Through the Keyhole: Look Inside Sarn Plas,
Rhiw LL53 8AA
12:00 – 13:00 £Free
Limit: 10 people
An opportunity to look around Sarn Plas cottage and garden, the retirement home of RS Thomas and ME Eldridge. In 1964 the Keating sisters gifted a lease to the Thomas family, ending in 2016 with the death of their son Gwydion. The cottage has now returned to the stewardship of the National Trust

Collectors Book Sale
Ysgol Crud y Werin School Hall.
Collections of Thomas’ poetry, writers on Thomas, plus edited collections that include his poems.

Côr yr Heli & Gwenan Gibbard
“Poems from the Soul: Twelve of the Great Hymns of Wales” with author M Wynn Thomas
19:30 – 20:30 £9
St Hywyn’s Church
Limit: 100 people
Sunday 16 June

Bilingual Eucharist Service St Hywyn’s Church
Archbishop of Wales Most Revd Andrew John
Preacher: Prof. Nicola Slee
10:30 – 11:30
Limit: 100 people
Register for refreshments.

RS Thomas & ME Eldridge Society Members Sunday Lunch
12:30 – 13:30 £20
Limit: 30 people
The Ship Hotel Dining Room Exclusive to the Festival.
A convivial cooked lunch with some of the Festival Presenters, Members and Advisory Board. Choice of Seasoned Chicken or Nut Roast with roast potatoes and vegetables. Membership of the RS Thomas & ME Eldridge Society is a pre-requisite.

Walking in the Footsteps of RS Thomas
Susan Fogarty
13:30 – 15:30 £10
Limit: 15 people
Starting at St Hywyn’s Church, this 3-mile walk, over uneven paths alongside the Daron river leads to the old vicarage through the hidden valley that RS Thomas would have walked, there will be stops along the way for readings of his poems.

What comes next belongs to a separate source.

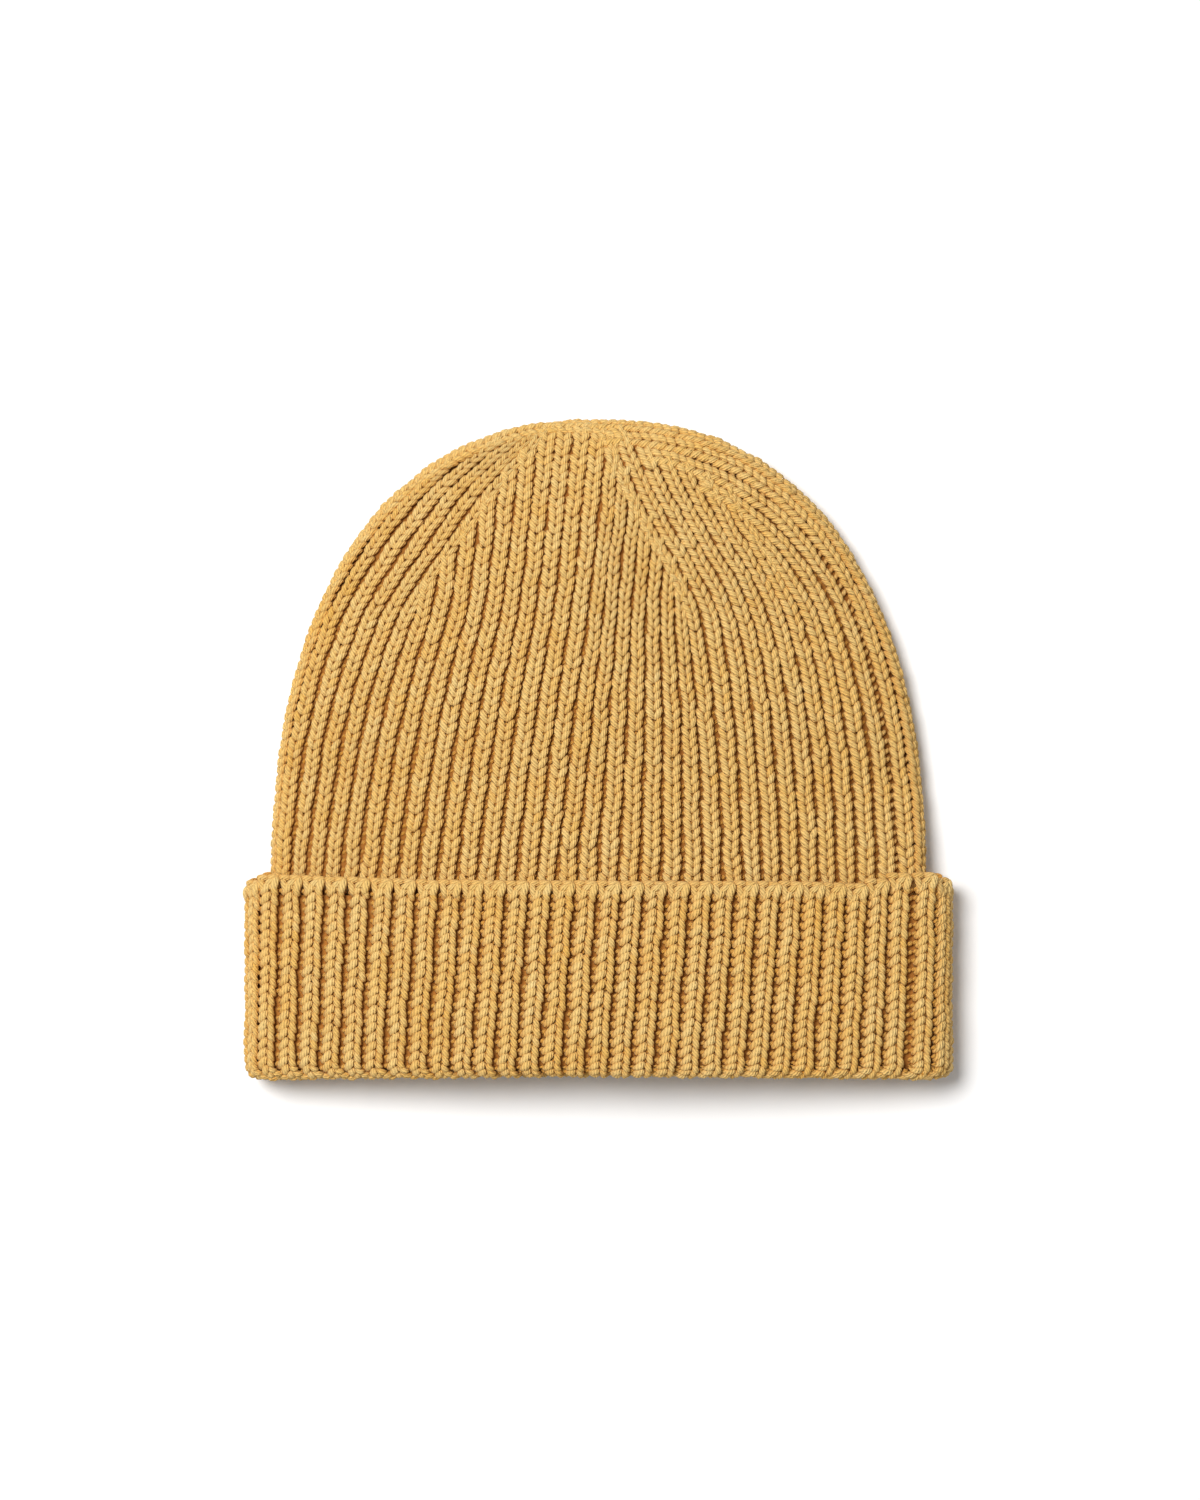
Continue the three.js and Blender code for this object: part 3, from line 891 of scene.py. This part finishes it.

Through the Keyhole: Look Inside Sarn Plas
Rhiw LL53 8AA 13:30 – 14:30 £Free
Limit: 10 people
An opportunity to look around Sarn Plas cottage and garden, the retirement home of RS Thomas and ME Eldridge. In 1964 the Keating sisters gifted a lease to the Thomas family, ending in 2016 with the death of their son Gwydion. The cottage has now returned to the stewardship of the National Trust.